CHAPTER XII

ON SHELL WOUNDS

The title of this work hardly allows of its conclusion without a brief mention of the shell wounds observed during the campaign.

As already pointed out, these formed but a very small proportion of the injuries treated in the hospitals, and beyond this they possessed comparatively small surgical interest, since, as a rule, the features presented were those of mere lacerated wounds, while the more severe of the cases which survived only offered scope for operations of the mutilating class so uncongenial to modern surgical instincts.

The fatal wounds consisted in extensive lacerations resulting in the destruction of the head or limbs, the laying open of the abdominal or thoracic cavities, or the production of visceral injuries beyond the possibility of repair.

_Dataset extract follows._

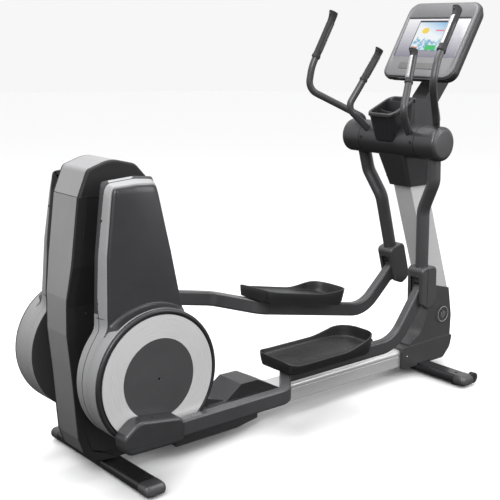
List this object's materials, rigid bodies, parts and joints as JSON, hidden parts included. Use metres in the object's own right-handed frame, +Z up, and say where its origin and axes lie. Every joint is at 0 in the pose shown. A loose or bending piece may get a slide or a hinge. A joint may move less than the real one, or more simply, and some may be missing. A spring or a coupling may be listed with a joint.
{
  "type": "elliptical trainer",
  "caption": "Rear-drive elliptical cross trainer: crank discs in tall rear covers, sliding pedal arms hung from swinging handle arms, centre beam, leaning mast and tilted console.",
  "frame": {"origin": "middle of the footprint on the floor", "axes": "+X from the drive to the console, +Y to the user's left, +Z up"},
  "size_m": [2.1069, 0.722, 1.7021],
  "materials": {
    "satin_aluminium": "satin anodised",
    "frame_steel": "powder coat",
    "black_paint": "semi gloss powder coat",
    "charcoal_paint": "satin powder coat",
    "bright_steel": "ground",
    "cast_generator": "painted casting",
    "brushed_ring": "brushed",
    "black_rubber": "matt",
    "silver_grey_plastic": "metallic grey, fine texture",
    "charcoal_plastic": "satin, fine texture",
    "black_plastic": "matt",
    "console_grey": "satin",
    "display_glass": "gloss panel",
    "screen": "lit display"
  },
  "bodies": {
    "frame": {"accessory_tray": "charcoal_plastic", "console_bezel": "console_grey", "console_bracket": "black_paint", "console_rear_housing": "charcoal_plastic", "crank_bearings": "bright_steel", "display_glass": "display_glass", "drive_belt": "black_rubber", "drum_inner_covers": "charcoal_plastic", "drum_outer_cover_left": "charcoal_plastic", "drum_outer_cover_right": "charcoal_plastic", "fixed_grips": "black_rubber", "fixed_handles": "black_paint", "front_base_shroud": "charcoal_plastic", "front_stabilizer": "black_paint", "generator": "cast_generator", "main_beam": "satin_aluminium", "mast": "satin_aluminium", "neck_shroud": "charcoal_plastic", "pivot_housing": "charcoal_plastic", "pivot_shaft": "bright_steel", "rear_base_fairing": "charcoal_plastic", "rear_frame": "frame_steel", "rear_stabilizer": "black_paint", "stabilizer_end_caps": "black_rubber", "touchscreen": "screen", "tower_back_cover": "silver_grey_plastic", "tower_cap": "silver_grey_plastic", "tower_front_cover": "black_plastic", "tower_side_panels": "black_plastic", "upper_neck_cover": "charcoal_plastic"},
    "crank": {"crankshaft": "bright_steel", "crank_discs": "charcoal_plastic", "disc_rings": "brushed_ring", "drive_pulley": "cast_generator"},
    "generator_rotor": {"generator_pulley": "bright_steel"},
    "swing_right": {"swing_arm_right": "black_paint", "end_housing_right": "charcoal_plastic", "rocker_cover_right": "charcoal_plastic", "moving_handle_right": "black_paint", "moving_grip_right": "black_rubber"},
    "pedal_body_right": {"pedal_arm_right": "charcoal_paint", "arm_boot_right": "charcoal_plastic", "pedal_right": "black_plastic"},
    "wheel_right": {"transport_wheel_right": "black_rubber"},
    "foot_rear_right": {"levelling_foot_rear_right": "black_rubber"},
    "foot_front_right": {"levelling_foot_front_right": "black_rubber"},
    "swing_left": {"swing_arm_left": "black_paint", "end_housing_left": "charcoal_plastic", "rocker_cover_left": "charcoal_plastic", "moving_handle_left": "black_paint", "moving_grip_left": "black_rubber"},
    "pedal_body_left": {"pedal_arm_left": "charcoal_paint", "arm_boot_left": "charcoal_plastic", "pedal_left": "black_plastic"},
    "wheel_left": {"transport_wheel_left": "black_rubber"},
    "foot_rear_left": {"levelling_foot_rear_left": "black_rubber"},
    "foot_front_left": {"levelling_foot_front_left": "black_rubber"},
    "stop_key_body": {"stop_key": "console_grey"},
    "pause_key_body": {"pause_key": "console_grey"},
    "start_key_body": {"start_key": "console_grey"}
  },
  "joints": [
    {"name": "swing_right", "type": "hinge", "parent": "frame", "child": "swing_right", "pos_m": [0.6895, 0, 1.117], "axis": [0, -1, 0], "range_deg": [-8, 22.5]},
    {"name": "swing_left", "type": "hinge", "parent": "frame", "child": "swing_left", "pos_m": [0.6895, 0, 1.117], "axis": [0, -1, 0], "range_deg": [-22.5, 8]},
    {"name": "pedal_arm_pivot_right", "type": "hinge", "parent": "swing_right", "child": "pedal_body_right", "pos_m": [0.70788, -0.16, 0.44925], "axis": [0, -1, 0], "range_deg": [-22.5, 8]},
    {"name": "pedal_arm_pivot_left", "type": "hinge", "parent": "swing_left", "child": "pedal_body_left", "pos_m": [0.8746, 0.16, 0.47516], "axis": [0, -1, 0], "range_deg": [-8, 22.5]},
    {"name": "crank_turn", "type": "hinge", "parent": "frame", "child": "crank", "pos_m": [-0.8065, 0, 0.418], "axis": [0, -1, 0], "continuous": true},
    {"name": "generator_spin", "type": "hinge", "parent": "frame", "child": "generator_rotor", "pos_m": [-0.8065, 0, 0.8], "axis": [0, -1, 0], "continuous": true},
    {"name": "wheel_spin_right", "type": "hinge", "parent": "frame", "child": "wheel_right", "pos_m": [0.8995, -0.328, 0.036], "axis": [0, 1, 0], "continuous": true},
    {"name": "level_rear_right", "type": "slide", "parent": "frame", "child": "foot_rear_right", "axis": [0, 0, -1], "range_m": [0, 0.01]},
    {"name": "level_front_right", "type": "slide", "parent": "frame", "child": "foot_front_right", "axis": [0, 0, -1], "range_m": [0, 0.01]},
    {"name": "wheel_spin_left", "type": "hinge", "parent": "frame", "child": "wheel_left", "pos_m": [0.8995, 0.328, 0.036], "axis": [0, 1, 0], "continuous": true},
    {"name": "level_rear_left", "type": "slide", "parent": "frame", "child": "foot_rear_left", "axis": [0, 0, -1], "range_m": [0, 0.01]},
    {"name": "level_front_left", "type": "slide", "parent": "frame", "child": "foot_front_left", "axis": [0, 0, -1], "range_m": [0, 0.01]},
    {"name": "stop_key_press", "type": "slide", "parent": "frame", "child": "stop_key_body", "axis": [0.859, 0, -0.512], "range_m": [0, 0.0015], "stiffness_N_per_m": 1500},
    {"name": "pause_key_press", "type": "slide", "parent": "frame", "child": "pause_key_body", "axis": [0.859, 0, -0.512], "range_m": [0, 0.0015], "stiffness_N_per_m": 1500},
    {"name": "start_key_press", "type": "slide", "parent": "frame", "child": "start_key_body", "axis": [0.859, 0, -0.512], "range_m": [0, 0.0015], "stiffness_N_per_m": 1500}
  ],
  "couplings": [
    {"joint": "swing_left", "follows": "swing_right", "ratio": -1},
    {"joint": "pedal_arm_pivot_right", "follows": "swing_right", "ratio": -1},
    {"joint": "pedal_arm_pivot_left", "follows": "swing_right", "ratio": 1},
    {"joint": "crank_turn", "follows": "swing_right", "ratio": 5.9016},
    {"joint": "generator_spin", "follows": "swing_right", "ratio": 21.639}
  ]
}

Of such injuries no further mention will be made.

A very great variety of shells was employed during the campaign, especially on the part of the Boers, and the frontispiece gives some idea of these. The photograph was taken by Mr. Kisch after the relief of Ladysmith. For the want of more extended knowledge I shall confine myself to the description of a few injuries caused by two classes of large shell, those of the Vickers-Maxim or 'Pom-pom,' and two varieties of shrapnel.

The large shells employed may be divided into classes according to the metal used in their construction, and the nature of the explosive with which they were filled. These details are of some surgical import, because they affect the nature of the fragments into which the shells are broken up.

Fragments of shells constructed with cast iron and burst with powder, and also of forged steel exploded with lyddite, are depicted in fig. 90.